Anyway, same query took about 25 minutes on PostgreSQL 9.5 and now it was down to 2minutes and 30 seconds. For comparison, SQL Server 2012 spent 7 minutes on the same dataset on the same hardware.


Would you be willing to re-run that with SQL Server 2016? A Dev license is free, and there's been a lot of relational engine optimization since 2012. I'd be curious to see what the latest release can do compared to Postgres' latest.

I realize I'm asking a stranger on the internet to do something for free for me. If you don't have time or inclination to do this, no worries, but it seems like you've got a nice setup to be able to play with this. I'm sure I'm not the only one curious to see such a comparison.


I've tried SQL Server 2016, no difference.


Thanks, this and your other response are very useful!


I'm a fan of both PostgreSQL and SQL Server, but I think these numbers are very workload-specific. I've gotten 1GB/s throughput on SQL Server 2012 on spinning disks and CPUs older than the E5620, so I've no doubt that same workload would exceed 2GB/s on your hardware. The apples-to-apples comparison here is between the two versions of PG where the performance improvement is clear. It's harder to do an apples-to-apples comparison between PG and SQL Server because the optimal schema and queries for a particular workload are likely to differ for each of them.


With SQL Server I don't get 2000MB/s on the same hardware, more like 600-800MB/s. This is most likely because of LZ4 compression and large block sizes(64k-128k) on ZFS, that results in a lot less IO. Because with SQL Server, IO was the bottleneck.

So yes, it is very workload specific. For random read/write they are probably more similar. But for reading a lot of data that can be read sequentially, PostgreSQL seems to win hands down, because it can get a lot of help from ZFS compression.

I would love to run the same test when SQL Server is available on Linux. But ZFS do also deliver slightly better throughput and slightly more iops on the FreeBSD platform, which I ran this benchmark on. And SQL Server probably demands a 4k block size, which is so small that LZ4 compression has no effect as I've already tried to run SQL Server on ZFS via iSCSI.

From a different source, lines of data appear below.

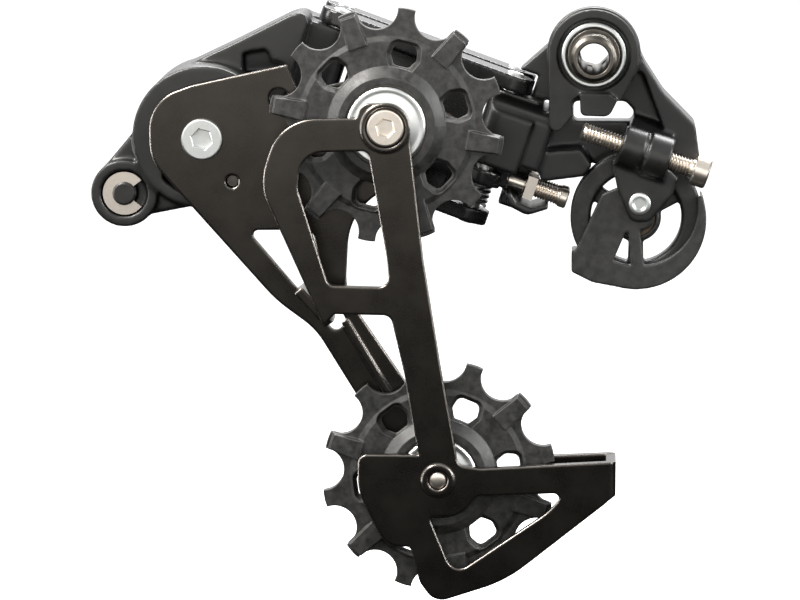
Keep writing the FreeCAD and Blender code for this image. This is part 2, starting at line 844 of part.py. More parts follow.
def add_stop_slot(sketch, x, z):
    """The curved slot that the cage's stop pin runs in, 76 degrees long from the rest position."""
    dx, dz = dim("stop_pin_x") - x, dim("stop_pin_z") - z
    radius = math.hypot(dx, dz)
    half = dim("stop_pin_r") + 0.1
    start = math.atan2(dz, dx)
    end = start - math.radians(76)
    middle = (start + end) / 2

    def place(angle, reach):
        return Vector(x + reach * math.cos(angle), z + reach * math.sin(angle), 0)

    def cap(angle, direction):
        centre = place(angle, radius)
        along = Vector(-math.sin(angle), math.cos(angle), 0) * direction * half
        return Part.Arc(place(angle, radius - half), centre + along, place(angle, radius + half))

    sketch.addGeometry(
        [
            Part.Arc(place(start, radius + half), place(middle, radius + half), place(end, radius + half)),
            Part.Arc(place(start, radius - half), place(middle, radius - half), place(end, radius - half)),
            cap(start, 1),
            cap(end, -1),
        ]
    )


def coil(label, radius, wire_r, pitch, turns, place):
    """A helical spring of round wire, about its own Z axis before it is placed."""
    helix = Part.makeHelix(pitch, pitch * turns, radius)
    start = Vector(radius, 0, 0)
    slope = Vector(0, 2 * math.pi * radius, pitch)
    profile = Part.Wire([Part.makeCircle(wire_r, start, slope)])
    shape = Part.Wire(helix.Edges).makePipeShell([profile], True, True)
    feature = plain_feature(label, shape)
    feature.Placement = place
    return feature


def knuckle_internals():
    """What the damper housing holds, and its cap."""
    x, z = dim("cage_x"), dim("cage_z")
    spring_place = Placement(Vector(x, 0.4, z), Rotation(Vector(1, 0, 0), -90))
    coil("cage_spring", 8.6, 0.95, 2.3, 2.6, spring_place)
    ring("clutch_bearing", x, z, at("axle_r", 0.05), 10.0, 8.0, 16.0)
    ring("friction_ring", x, z, 10.0, at("cavity_r"), 8.4, 15.6)
    ring("axle_seal", x, z, at("axle_r", 0.08), 9.6, at("wall_far"), -0.5)
    cap = new_body("damper_cap", x, 0, z)
    turn(
        cap,
        [
            (0, at("knuckle_far")),
            (at("housing_r", -0.3), at("knuckle_far")),
            (at("housing_r", -0.3), at("knuckle_far", 1.2)),
            (at("housing_r", -0.9), at("knuckle_far", 1.8)),
            (at("housing_r", -4.4), at("knuckle_far", 1.8)),
            (at("housing_r", -5.6), at("cap_far", -0.6)),
            (at("housing_r", -6.4), at("cap_far")),
            (at("housing_r", -10.0), at("cap_far")),
            (at("housing_r", -10.6), at("cap_far", -0.7)),
            (0, at("cap_far", -0.7)),
        ],
        "Cap",
    )
    screws = []
    for index in range(4):
        angle = math.radians(35 + 90 * index)
        place = Vector(x + 12.9 * math.cos(angle), dim("knuckle_far") + 1.8, z + 12.9 * math.sin(angle))
        head = Part.makeCylinder(1.6, 1.2, place, ALONG_Y)
        drive = Part.makeCylinder(0.75, 0.8, place + Vector(0, 0.6, 0), ALONG_Y)
        screws.append(head.cut(drive))
    plain_feature("damper_cap_screws", Part.makeCompound(screws))


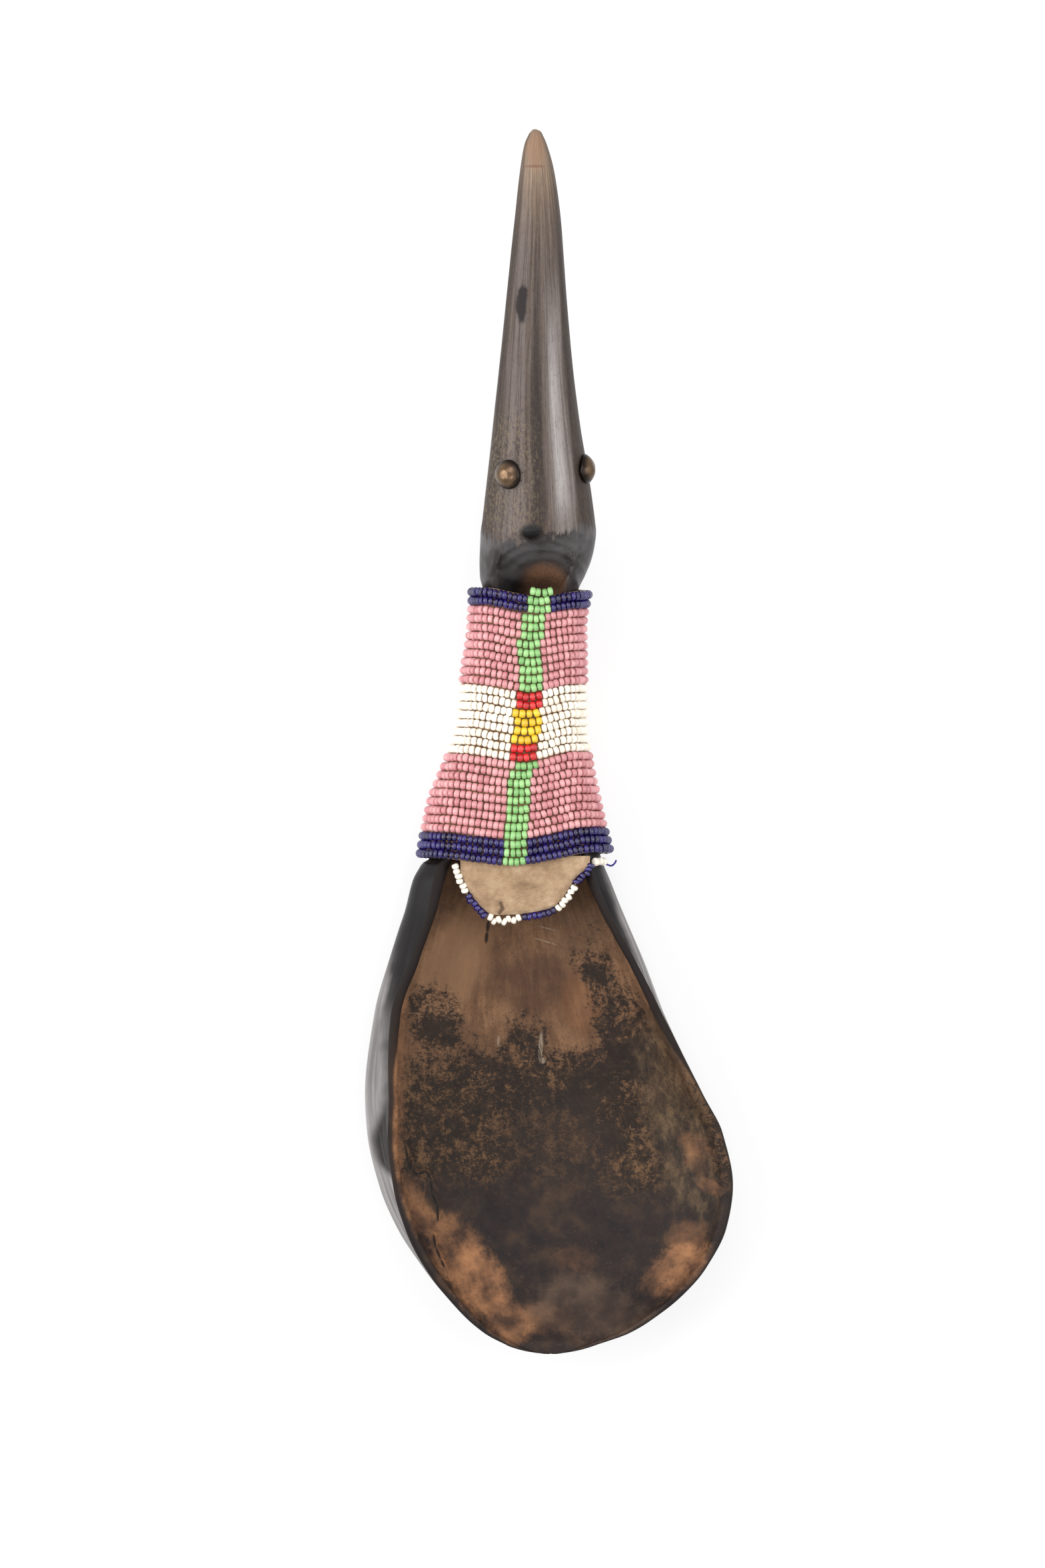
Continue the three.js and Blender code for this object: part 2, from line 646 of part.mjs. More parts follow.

Hmm, I've never run SQL Server on anything other than NTFS where 64KB was definitely the recommended block size. In either case, it's great to have choices. When the license fee is coming out of my pocket, I'm definitely not choosing SQL Server.


No one has tested a query that got more than 32x faster, so they don't want to promise something they can't prove.


There's also a limited amount of memory-level parallelism available... with 4-DIMM sockets you might need an 8-socket machine to get a 32x improvement on large (memory-bound) sequential scans, which I'd guess you can get on top-end Power machines.

(You can probably get more memory level parallelism with random access, but your overall bandwidth will likely be lower... fully exploiting memory bandwidth is complicated and difficult to do for real applications).


That's pretty much the case, yes.


A blog post on 2ndQuadrant shows a bit more how parallelism in PostgreSQL scales across cores: http://blog.2ndquadrant.com/parallel-aggregate/


They likely benchmarked it on a 32 core system. Like a dual Opteron board. If the task was single-threaded before a 32-fold improvement is reasonable.


It's very difficult to get a 32x speedup from 32 cores as there are always parts that are inherently serial, so it's more likely they tested it on a 64 core machine or something like that.


Yes, this is thanks to Amdahl's Law.

https://en.wikipedia.org/wiki/Amdahl%27s_law


Nothing ever scales linearly without limit.